Andreas Dresen wollte den Stoff bereits 2008 verfilmen, aber er fand keinen befriedigenden Ansatz: "Alle Entwürfe verloren sich in trostloser Ausweglosigkeit." Das änderte sich, als er Rabiye Kurnaz kennenlernte, Murats Mutter, und auf der Stelle von ihrem Lebensmut und ihrem "sehr speziellen Humor" beeindruckt war; nun hatte er seine Hauptfigur gefunden. Die Idee, die Geschichte aus ihrer Sicht zu erzählen, wird allerdings noch übertroffen von der Wahl der Hauptdarstellerin. Die Komödiantin Meltem Kaptan, geboren in Gütersloh, spielt hier ihre erste Hauptrolle und macht das auf eine derart grandiose Weise, dass der dramatische Hintergrund der Handlung des Öfteren in Vergessenheit gerät.
"Rabiye Kurnaz gegen George W. Bush" ist keine Komödie, aber immer wieder verblüffend witzig, weil Kaptan die Frau mit einer berückenden Mischung aus Herzlichkeit, Naivität und Witz verkörpert. Natürlich gibt es auch nachdenkliche und melancholische Momente, denn "Warten macht Hoffnung tot", aber über weite Strecken dominiert die unerschütterliche Zuversicht dieser Frau, die mit dem Herzen einer Löwin um ihren Sohn kämpft und sich auch von Rückschlägen nie unterkriegen lässt. Meltem Kaptan ist bei der Berlinale mit dem Silbernen Bären sowie später mit dem Deutschen Filmpreis als beste Hauptdarstellerin ausgezeichnet worden.

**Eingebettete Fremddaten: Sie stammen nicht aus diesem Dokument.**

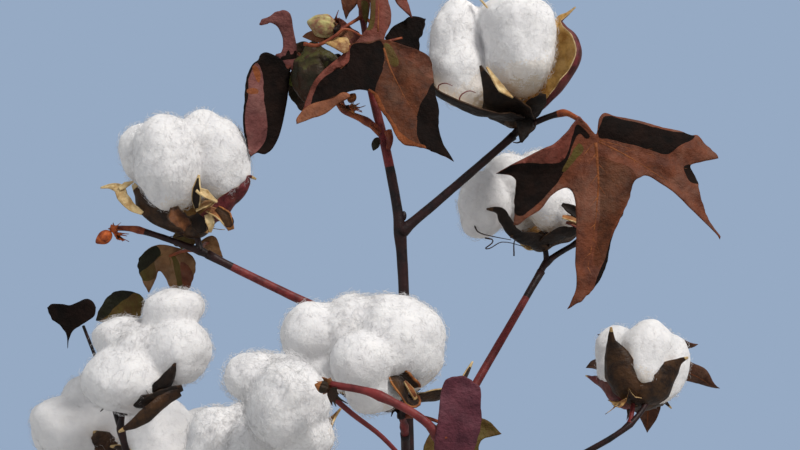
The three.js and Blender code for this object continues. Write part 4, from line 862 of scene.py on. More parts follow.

Tilmann P. Gangloff, Diplom-Journalist und regelmäßiges Mitglied der Jury für den Grimme-Preis, schreibt freiberuflich unter anderem für das Portal evangelisch.de täglich TV-Tipps und setzt sich auch für "epd medien" mit dem Fernsehen auseinander. Auszeichnung: 2023 Bert-Donnepp-Preis - Deutscher Preis für Medienpublizistik (des Vereins der Freunde des Adolf-Grimme-Preises).

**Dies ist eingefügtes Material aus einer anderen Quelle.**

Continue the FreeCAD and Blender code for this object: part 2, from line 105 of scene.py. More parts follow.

Auch Laila Stieler konnte mit dem Silbernen Bären für das Beste Drehbuch ihren vielen Ehrungen, darunter ein Grimme-Preis für "Die Polizistin" (2001) und der Deutsche Filmpreis für "Gundermann" (2019), eine weitere hinzufügen; "Rabiye Kurnaz gegen George W. Bush" ist bereits ihre siebte Zusammenarbeit mit Dresen. Eine besondere Herausforderung dürfte neben der Würze des Dramas mit unerwarteten Humoresken die Dreisprachigkeit des Drehbuchs gewesen sein, denn Familie Kurnaz wechselt bei ihren Gesprächen mitten im Satz vom Deutschen ins Türkische und umgekehrt; gerade die Dialoge zwischen Rabiye und ihrer Schwester (Sevda Polat) sind die reine Freude. Später, als Rabiye gemeinsam mit ihrem Anwalt nach Washington reist, kommt auch noch Englisch dazu.

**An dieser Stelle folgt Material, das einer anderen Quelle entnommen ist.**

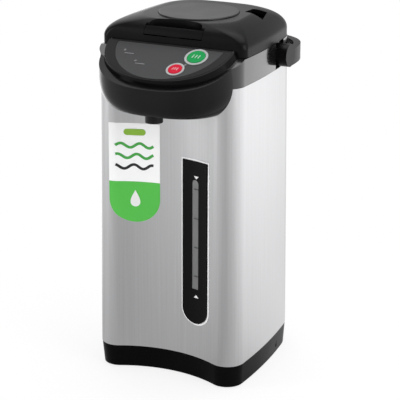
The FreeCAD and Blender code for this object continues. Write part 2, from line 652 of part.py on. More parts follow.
# Press plate with the air pump bellows and spring below it
plate = cyl(PLATE_R, TOTAL - 3.6, TOTAL, 0, PLATE_Y)
plate = plate.makeFillet(1.0, [e for e in plate.Edges if e.BoundBox.ZMin > TOTAL - 0.1])
plate = plate.fuse(tube(PLATE_R, PLATE_R - 2.0, 391.0, 396.4, 0, PLATE_Y))
plate = plate.fuse(tube(10.0, 8.0, 388.0, 396.4, 0, PLATE_Y))
save(plate, "press_plate")
outline = []
BELLOW_LOW, BELLOW_TOP, FOLDS = PLUG_LOW + 2.0, 396.4, 7
step = (BELLOW_TOP - BELLOW_LOW) / (2.0 * FOLDS)
for i in range(2 * FOLDS + 1):
    r = 33.0 if i % 2 == 0 else 26.0
    outline.append(V(r, 0, BELLOW_LOW + step * i))
back = [V(p.x - 1.0, 0, p.z) for p in reversed(outline)]
face = Part.Face(Part.makePolygon(outline + back + [outline[0]]))
bellows = face.revolve(V(0, 0, 0), V(0, 0, 1), 360)
bellows.translate(V(0, PLATE_Y, 0))
save(bellows, "bellows")
save(helix_spring(15.0, 0.9, BELLOW_LOW, BELLOW_TOP, 7, 0, PLATE_Y), "pump_spring")
save(cyl(7.0, BELLOW_LOW, BELLOW_LOW + 4.0, 0, PLATE_Y).cut(cyl(2.0, 300, 400, 0, PLATE_Y)), "air_valve")

# Rear hinge bracket and pin
bracket = rod(3.4, (-18.5, HINGE_Y, HINGE_Z), (18.5, HINGE_Y, HINGE_Z))
bracket = bracket.fuse(box(-18.5, 18.5, HINGE_Y - 3.4, HINGE_Y + 3.4, SEAM, HINGE_Z))
bracket = bracket.cut(rod(2.03, (-32, HINGE_Y, HINGE_Z), (32, HINGE_Y, HINGE_Z)))
save(bracket, "hinge_bracket")
save(rod(2.0, (-31, HINGE_Y, HINGE_Z), (31, HINGE_Y, HINGE_Z)), "hinge_pin")

# Carrying handle, a bail stowed round the rear of the head
z0, z1 = PIVOT_Z - HANDLE_H / 2.0, PIVOT_Z + HANDLE_H / 2.0
bail = oval_solid(0, PIVOT_Y, z0, ARM_TOP, HANDLE_OUT_A, HANDLE_OUT_B, 3.0)
bail = bail.cut(oval_solid(0, PIVOT_Y, z0 - 1, ARM_TOP + 1, HANDLE_IN_A, HANDLE_IN_B, 3.0))
bail = bail.common(box(-120, 120, PIVOT_Y, 200, 300, 420))
for sx in (-1, 1):
    boss = rod(HANDLE_H / 2.0, (sx * (POCKET_X + 0.5), PIVOT_Y, PIVOT_Z), (sx * (HANDLE_OUT_A + 1.0), PIVOT_Y, PIVOT_Z))
    bail = bail.fuse(boss)
for sx in (-1, 1):
    pin_a, pin_b = (sx * 75.5, PIVOT_Y, PIVOT_Z), (sx * 92.0, PIVOT_Y, PIVOT_Z)
    bail = bail.cut(rod(PIN_R, (sx * 70, PIVOT_Y, PIVOT_Z), pin_b))
    save(rod(PIN_R, pin_a, pin_b), "handle_pin_" + ("right" if sx > 0 else "left"))
save(bail, "handle")
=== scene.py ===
import bpy
import json
import math
from mathutils import Matrix, Vector


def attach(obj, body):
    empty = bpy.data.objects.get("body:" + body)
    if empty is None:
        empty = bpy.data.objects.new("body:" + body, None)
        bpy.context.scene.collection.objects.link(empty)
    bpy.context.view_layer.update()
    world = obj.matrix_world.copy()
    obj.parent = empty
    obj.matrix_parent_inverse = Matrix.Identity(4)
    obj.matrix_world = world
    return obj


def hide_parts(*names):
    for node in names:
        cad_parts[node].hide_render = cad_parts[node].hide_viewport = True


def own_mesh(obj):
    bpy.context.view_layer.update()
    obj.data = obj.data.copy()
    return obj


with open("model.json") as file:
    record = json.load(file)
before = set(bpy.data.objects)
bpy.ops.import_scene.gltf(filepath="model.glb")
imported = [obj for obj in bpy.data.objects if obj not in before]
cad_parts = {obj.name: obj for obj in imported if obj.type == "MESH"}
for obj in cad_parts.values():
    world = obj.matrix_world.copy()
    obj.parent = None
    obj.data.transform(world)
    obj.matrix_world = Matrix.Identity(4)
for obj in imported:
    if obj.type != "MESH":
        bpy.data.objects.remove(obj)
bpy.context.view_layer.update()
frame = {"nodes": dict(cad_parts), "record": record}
nodes = frame["nodes"]
slot_of = {part["node"]: part["material_slot"] for part in frame["record"]["subparts"]}
scene = bpy.context.scene

MM_PER_METRE = 1000.0

# Sizes of the body in millimetres, the same as in the part's source
FRONT_HALF, FRONT_Y, FRONT_SAG = 82.1, -88.1, 29.2
SHELL_TOP, BASE_TOP, TAPER = 339.6, 27.4, 0.03
PANEL_Y, PANEL_Z = -52.5, 377.4
PANEL_ANGLE = math.radians(26.33)


# Shader nodes


def set_inputs(tree, node, inputs):
    # an input is linked where it is given another node's output, and otherwise set to the value
    for socket, value in inputs.items():
        if isinstance(value, bpy.types.NodeSocket):
            tree.links.new(value, node.inputs[socket])
        else:
            node.inputs[socket].default_value = value


def add_node(tree, kind, inputs):
    node = tree.nodes.new(kind)
    set_inputs(tree, node, inputs)
    return node


def calculate(tree, operation, first, second, clamp=False):
    node = add_node(tree, "ShaderNodeMath", {0: first, 1: second})
    node.operation = operation
    node.use_clamp = clamp
    return node.outputs[0]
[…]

Den Juristen verkörpert Alexander Scheer, der für Dresen auch schon die Titelfigur in "Gundermann" gespielt und dafür unter anderem den Deutschen Filmpreis bekommen hat. Eigentlich müsste der gebürtige Ost-Berliner, der unter anderem in dem TV-Zweiteiler "Gladbeck" (2018) den Geiselnehmer Dieter Degowski und in der Amazon-Serie "Wir Kinder vom Bahnhof Zoo" (2021) David Bowie verkörpert hat, längst ein Star sein. Dass er das nicht ist, hängt mit seinem Talent zusammen, wie ein Chamäleon derart in seinen Rollen aufzugehen, dass er darin regelrecht verschwindet.
Gegen die enorme Präsenz von Kaptan hat Scheer zwar keine Chance, aber das ist Teil der Rolle: Der schmale Menschenrechtsanwalt ist schon physisch ein völlig anderer Typ als seine extrovertierte Mandantin. Darin liegt der Reiz der gemeinsamen Szenen: Die beiden sind wie Herz und Verstand, und nur dank dieser hartnäckigen Kombination konnte es vermutlich gelingen, Murat Kurnaz schließlich freizubekommen. Während Rabiye selbstverständlich von der Unschuld ihres Sohnes überzeugt ist, geht es Bernhard Docke ums Prinzip. Ob die Vorwürfe gegen Kurnaz auf Tatsache beruhen, ist für ihn unerheblich, ihm geht es um Gerechtigkeit. Natürlich ist es von erheblicher Bedeutung für die positive Botschaft des Films, dass die beiden ihr Ziel schließlich tatsächlich erreichen: "Die Welt, so monolithisch sie auch erscheinen mag, ist veränderbar", sagt Dresen.